Droit de la famille

Le mariage en droit ivoirien

Le mariage en droit ivoirien

Le mariage en Côte d’Ivoire est régi par la loi n° 2019-570 du 26 juin 2019, qui a apporté plusieurs innovations par rapport à l’ancienne loi de 1983. Parmi ces innovations, on peut citer la réintroduction de l’article 1 qui précise que le mariage est l’union d’un homme et d’une femme, la création d’un troisième régime matrimonial basé sur le contrat de mariage par acte notarié, la suppression de l’interdiction de la dot, et la clarification des effets patrimoniaux du mariage.

1. La formation du mariage

En droit ivoirien, la formation du mariage comporte deux conditions des conditions de fond et des conditions de forme.

a. Les conditions de fond

Le mariage est une institution juridique qui crée des liens entre deux personnes. Pour qu’un mariage soit valable, il faut respecter certaines conditions de fond, c’est-à-dire des exigences relatives à la capacité, au consentement et à l’absence d’empêchements des futurs époux. Ces conditions sont prévues par le Code civil et visent à garantir la liberté et la sincérité du choix matrimonial, ainsi que le respect des principes fondamentaux du droit de la famille.

La première condition de fond pour la formation du mariage est la capacité matrimoniale. Il s’agit de l’aptitude juridique à contracter mariage. Selon la loi[1] de 2019 relatif au mariage, il faut avoir 18 ans révolus pour se marier, sauf dispense accordée par le procureur de la République pour motif grave. La capacité matrimoniale dépend également de la nationalité des futurs époux. En effet, selon l’article 25 de la loi, le mariage contracté en pays ivoiriens ou entre un ivoirien et un étranger est valable s’il a été célébré dans les formes usitées dans le pays considéré, à condition que l’ivoirien n’ait point contrevenu aux dispositions de fond exigées par la loi ivoirienne. Il en est de même du mariage contracté en pays étranger entre ivoiriens ou entre un ivoirien et un étranger s’il a été célébré par les agents diplomatiques ou les consuls de la Côte d’Ivoire conformément à la loi ivoirienne.

La deuxième condition de fond pour la formation du mariage est le consentement des futurs époux. Il s’agit de l’expression libre et éclairée de leur volonté de se marier. Le consentement doit être donné personnellement par les intéressés, sans contrainte ni erreur. L’article 4 de la  loi n° 2019-570 du 26 juin 2019 sur le mariage dispose que ” Chacun des futurs époux doit consentir personnellement au mariage. Le consentement n’est pas valable s’il a été extorqué par la violence ou s’il n’a été donné que par suite d’une erreur sur l’identité physique ou civile de la personne. Le consentement n’est pas non plus valable, si celui qui l’a donné ignorait l’incapacité physique de consommer le mariage ou l’impossibilité de procréer de l’autre époux, connue par ce dernier avant le mariage.”. Le consentement doit être manifesté lors de la célébration du mariage devant l’officier de l’état civil. Si le consentement fait défaut ou est vicié, le mariage peut être annulé à la demande de l’un des époux ou du ministère public.

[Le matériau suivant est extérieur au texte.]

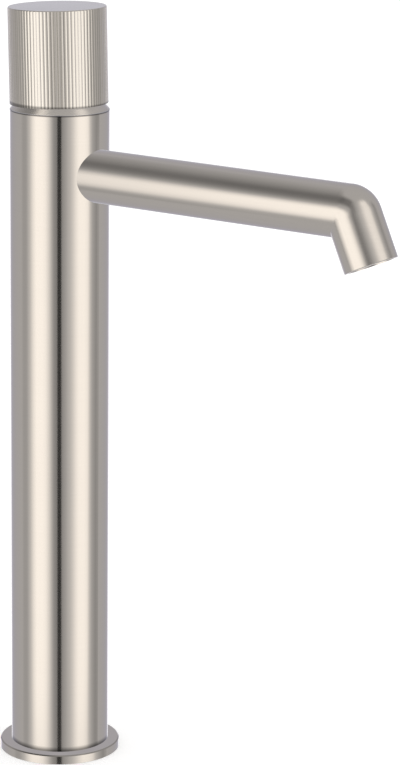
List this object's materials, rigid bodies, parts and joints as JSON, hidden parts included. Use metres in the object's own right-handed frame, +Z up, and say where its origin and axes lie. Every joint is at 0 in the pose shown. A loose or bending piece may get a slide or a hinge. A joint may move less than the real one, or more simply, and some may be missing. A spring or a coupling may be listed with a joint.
{
  "type": "basin mixer tap",
  "caption": "Tall single-lever basin mixer: round column on a foot ring, fluted joystick knob on top and a straight round spout turned down at its end.",
  "frame": {"origin": "the middle of the face that stands on the basin or worktop, on the column's axis", "axes": "+Z up the column, +X along the spout, +Y completes a right-handed frame (the hot side)"},
  "size_m": [0.2065, 0.0554, 0.3479],
  "materials": {
    "brushed_nickel": "fine brushed nickel",
    "brushed_nickel_knob": "bright fluted nickel with a brushed top",
    "aerator_metal": "satin",
    "white_plastic": "moulded",
    "grey_plastic": "moulded",
    "black_rubber": "matt",
    "raw_brass": "machined",
    "copper": "drawn copper tube",
    "ceramic": "lapped alumina ceramic",
    "stainless": "turned steel"
  },
  "bodies": {
    "tap_body": {"body_column": "brushed_nickel", "flange_ring": "brushed_nickel", "spout_tube": "brushed_nickel", "collar_ring": "brushed_nickel", "aerator_housing": "aerator_metal", "aerator_screen": "aerator_metal", "aerator_insert": "white_plastic", "aerator_seal": "black_rubber", "base_gasket": "black_rubber", "base_block": "raw_brass", "riser_pipe_hot": "copper", "riser_pipe_cold": "copper", "riser_o_rings": "black_rubber", "valve_block": "raw_brass", "valve_block_o_rings": "black_rubber", "retaining_nut": "raw_brass", "cartridge_base": "grey_plastic", "port_seals": "black_rubber", "fixed_ceramic_disc": "ceramic", "cartridge_housing": "grey_plastic"},
    "turret": {"stem_turret": "white_plastic", "pivot_pin": "stainless"},
    "disc_slider": {"moving_ceramic_disc": "ceramic", "disc_carrier": "grey_plastic"},
    "handle": {"lever_stem": "raw_brass", "knob": "brushed_nickel_knob", "knob_grub_screw": "stainless"}
  },
  "joints": [
    {"name": "temperature_turn", "type": "hinge", "parent": "tap_body", "child": "turret", "pos_m": [0, 0, 0.2884], "axis": [0, 0, 1], "range_deg": [-45, 45]},
    {"name": "flow_tilt", "type": "hinge", "parent": "turret", "child": "handle", "pos_m": [0, 0, 0.2884], "axis": [0, 1, 0], "range_deg": [0, 14]},
    {"name": "disc_slide", "type": "slide", "parent": "turret", "child": "disc_slider", "axis": [1, 0, 0], "range_m": [-0.0037, 0.0001]}
  ],
  "couplings": [
    {"joint": "disc_slide", "follows": "flow_tilt", "m_per_rad": -0.014397}
  ]
}
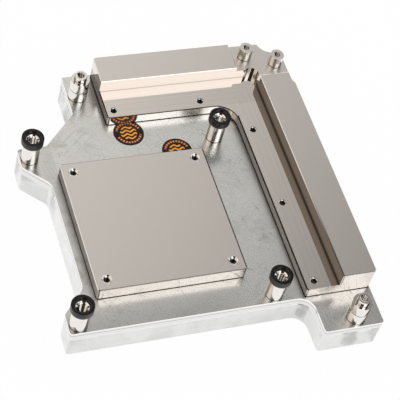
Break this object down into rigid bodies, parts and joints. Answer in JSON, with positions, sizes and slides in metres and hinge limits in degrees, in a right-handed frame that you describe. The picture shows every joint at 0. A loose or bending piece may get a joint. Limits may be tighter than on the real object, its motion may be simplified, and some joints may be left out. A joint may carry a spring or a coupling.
{
  "type": "liquid cooling cold plate",
  "caption": "Nickel-plated cold plate on a clear coolant body, with a raised processor pad, an L-shaped regulator block and threaded standoffs for a circuit board.",
  "frame": {"origin": "middle of the outline on the underside of the clear body", "axes": "+Z out of the contact side, towards the circuit board; +Y along the long regulator bar, away from the foot; +X along the short regulator bar, towards the corner shelf"},
  "size_m": [0.1168, 0.1324, 0.0278],
  "materials": {
    "nickel_plate": "nickel-plated copper, finely ground",
    "clear_acrylic": "clear, polished edges",
    "seal_rubber": "matte",
    "jet_steel": "rolled sheet",
    "bright_nickel": "bright nickel plating",
    "bushing_black": "soft black plastic with a slight gloss",
    "screw_steel": "plated steel",
    "label_print": "glossy printed film"
  },
  "bodies": {
    "root": {"cold_plate_base": "nickel_plate", "acrylic_body": "clear_acrylic", "seal_ring": "seal_rubber", "jet_plate": "jet_steel", "cpu_standoff_1": "bright_nickel", "cpu_standoff_2": "bright_nickel", "cpu_standoff_3": "bright_nickel", "cpu_standoff_4": "bright_nickel", "cpu_bushing_1": "bushing_black", "cpu_bushing_2": "bushing_black", "cpu_bushing_3": "bushing_black", "cpu_bushing_4": "bushing_black", "tall_standoff_1": "bright_nickel", "tall_standoff_2": "bright_nickel", "short_standoff_1": "bright_nickel", "short_standoff_2": "bright_nickel", "clamp_screw_1": "screw_steel", "clamp_screw_2": "screw_steel", "assembly_screw_1": "screw_steel", "assembly_screw_2": "screw_steel", "assembly_screw_3": "screw_steel", "assembly_screw_4": "screw_steel", "assembly_screw_5": "screw_steel", "assembly_screw_6": "screw_steel", "assembly_screw_7": "screw_steel", "assembly_screw_8": "screw_steel", "assembly_screw_9": "screw_steel", "label_1": "label_print", "label_2": "label_print"}
  },
  "joints": []
}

La troisième condition de fond pour la formation du mariage est l’absence d’empêchements[2] légaux. Il s’agit de situations qui interdisent ou limitent le mariage entre certaines personnes. Les principaux empêchements sont prévus par les articles 6 et 7 de la  loi n° 2019-570 du 26 juin 2019 sur le mariage et concernent les liens de parenté ou d’alliance, la bigamie et l’inceste. Ces empêchements visent à protéger l’ordre public et les intérêts moraux et sociaux de la famille. Certains empêchements peuvent faire l’objet d’une dispense accordée par le procureur de la République pour des motifs graves et exceptionnels.

En effet, les conditions de fond pour la formation du mariage sont essentielles pour assurer la validité et la stabilité de l’union conjugale. Elles doivent être vérifiées avant la célébration du mariage par l’officier de l’état civil, qui peut refuser de procéder à l’acte s’il constate une irrégularité ou une fraude. Le non-respect des conditions de fond peut entraîner la nullité du mariage, qui peut avoir des conséquences importantes sur les droits et les obligations des époux et des enfants.

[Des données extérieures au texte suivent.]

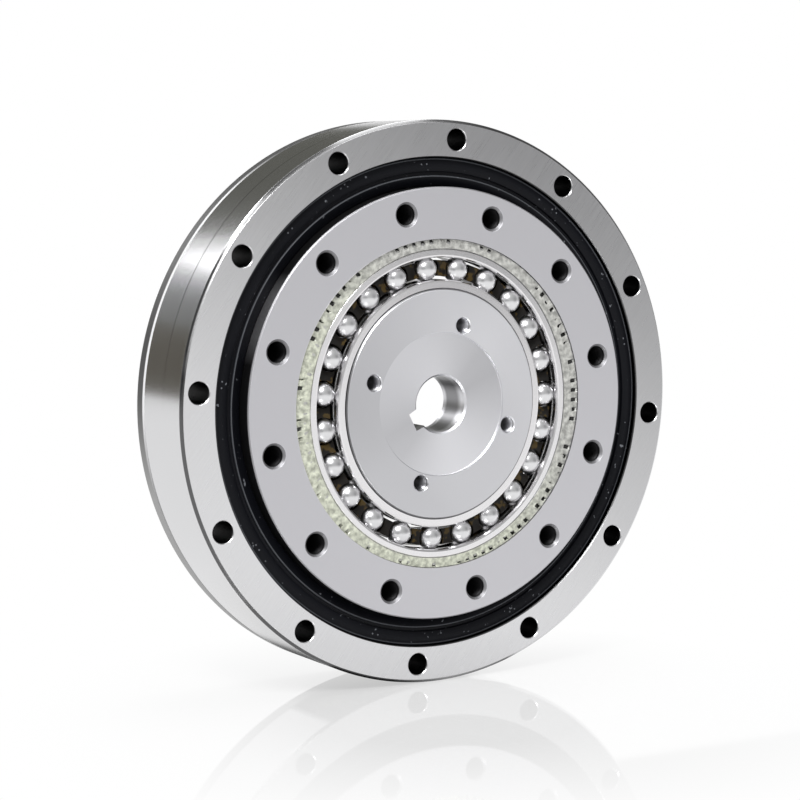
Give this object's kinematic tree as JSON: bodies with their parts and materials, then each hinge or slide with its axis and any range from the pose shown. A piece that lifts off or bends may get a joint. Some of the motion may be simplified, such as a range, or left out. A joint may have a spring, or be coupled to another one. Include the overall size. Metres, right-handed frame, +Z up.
{
  "type": "strain wave gear",
  "caption": "Flat strain wave gear: an oval cam in a thin ball bearing flexes a toothed steel rim inside a ring output that turns on crossed rollers.",
  "frame": {"origin": "centre of the mounting face at the back, on the gear's axis", "axes": "+Y along the gear's axis out of the mounting face, away from the output; +Z up with the unit standing on edge as in the picture; +X to the right seen from the output side"},
  "size_m": [0.09, 0.0177, 0.09],
  "materials": {
    "ground_steel": "ground face with fine slanting scratches, polished rim",
    "output_steel": "fine satin face, polished neck",
    "flexspline_steel": "turned",
    "plug_steel": "ground",
    "screw_steel": "black oxide",
    "seal_rubber": "oily black moulded rubber",
    "bearing_steel": "ground and polished",
    "spacer_resin": "moulded",
    "hub_alloy": "face turned",
    "race_steel": "ground",
    "cage_resin": "moulded dark amber resin, oily",
    "ball_steel": "mirror polished"
  },
  "bodies": {
    "housing": {"outer_ring": "ground_steel", "roller_plug": "plug_steel", "plug_pin": "plug_steel", "front_seal": "seal_rubber", "flexspline": "flexspline_steel", "flange_screws": "screw_steel"},
    "output_ring": {"circular_spline": "output_steel"},
    "roller_set": {"rollers_leaning_in": "bearing_steel", "rollers_leaning_out": "bearing_steel", "roller_spacers": "spacer_resin"},
    "wave_generator": {"cam_hub": "hub_alloy", "bearing_inner_race": "race_steel", "bearing_outer_race": "race_steel"},
    "ball_set": {"ball_cage": "cage_resin", "ball_01": "ball_steel", "ball_02": "ball_steel", "ball_03": "ball_steel", "ball_04": "ball_steel", "ball_05": "ball_steel", "ball_06": "ball_steel", "ball_07": "ball_steel", "ball_08": "ball_steel", "ball_09": "ball_steel", "ball_10": "ball_steel", "ball_11": "ball_steel", "ball_12": "ball_steel", "ball_13": "ball_steel", "ball_14": "ball_steel", "ball_15": "ball_steel", "ball_16": "ball_steel", "ball_17": "ball_steel", "ball_18": "ball_steel", "ball_19": "ball_steel", "ball_20": "ball_steel", "ball_21": "ball_steel", "ball_22": "ball_steel", "ball_23": "ball_steel"}
  },
  "joints": [
    {"name": "wave_generator_spin", "type": "hinge", "parent": "housing", "child": "wave_generator", "pos_m": [0, 0, 0], "axis": [0, -1, 0], "continuous": true, "deforming": ["flexspline", "ball_cage", "ball_01", "ball_02", "ball_03", "ball_04", "ball_05", "ball_06", "ball_07", "ball_08", "ball_09", "ball_10", "ball_11", "ball_12", "ball_13", "ball_14", "ball_15", "ball_16", "ball_17", "ball_18", "ball_19", "ball_20", "ball_21", "ball_22", "ball_23"]},
    {"name": "output_spin", "type": "hinge", "parent": "housing", "child": "output_ring", "pos_m": [0, 0, 0], "axis": [0, -1, 0], "continuous": true},
    {"name": "ball_set_spin", "type": "hinge", "parent": "housing", "child": "ball_set", "pos_m": [0, 0, 0], "axis": [0, -1, 0], "continuous": true},
    {"name": "roller_set_spin", "type": "hinge", "parent": "housing", "child": "roller_set", "pos_m": [0, 0, 0], "axis": [0, -1, 0], "continuous": true}
  ],
  "couplings": [
    {"joint": "output_spin", "follows": "wave_generator_spin", "ratio": 0.019608},
    {"joint": "ball_set_spin", "follows": "wave_generator_spin", "ratio": 0.45286},
    {"joint": "roller_set_spin", "follows": "wave_generator_spin", "ratio": 0.0094743}
  ]
}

b. Les conditions de forme

Un mariage pour qu’il puisse être valable doit remplir certaines conditions de forme, c’est-à-dire des règles relatives à la publicité, à la célébration et à la preuve du mariage. Ces conditions visent à garantir le consentement libre et éclairé des époux, ainsi qu’à protéger l’ordre public et les tiers.

Pour qu’un mariage soit valable en droit ivoirien, il faut respecter certaines conditions de forme, c’est-à-dire les règles relatives à la célébration du mariage par l’officier de l’état civil. Ces conditions sont les suivantes :

En Côte d’ivoire, le mariage est obligatoirement célébré par un officier de l’état civil[3]. Seul le mariage célébré par un officier de l’état civil a des effets légaux[4].

Dix (10) jours francs au moins avant la date fixée pour la célébration du mariage, chacun des futurs époux doit remettre à l’officier de l’état civil compétent pour y procéder[5] :

1°) un extrait de son acte de naissance ou une copie du jugement supplétif en tenant lieu datant de moins de trois (3) mois ;

2°) la copie des actes accordant des dispenses, dans les cas prévus par la loi ;

3°) toutes autres pièces qui pourraient lui être réclamées et propres à établir que les conditions du mariage sont réunies.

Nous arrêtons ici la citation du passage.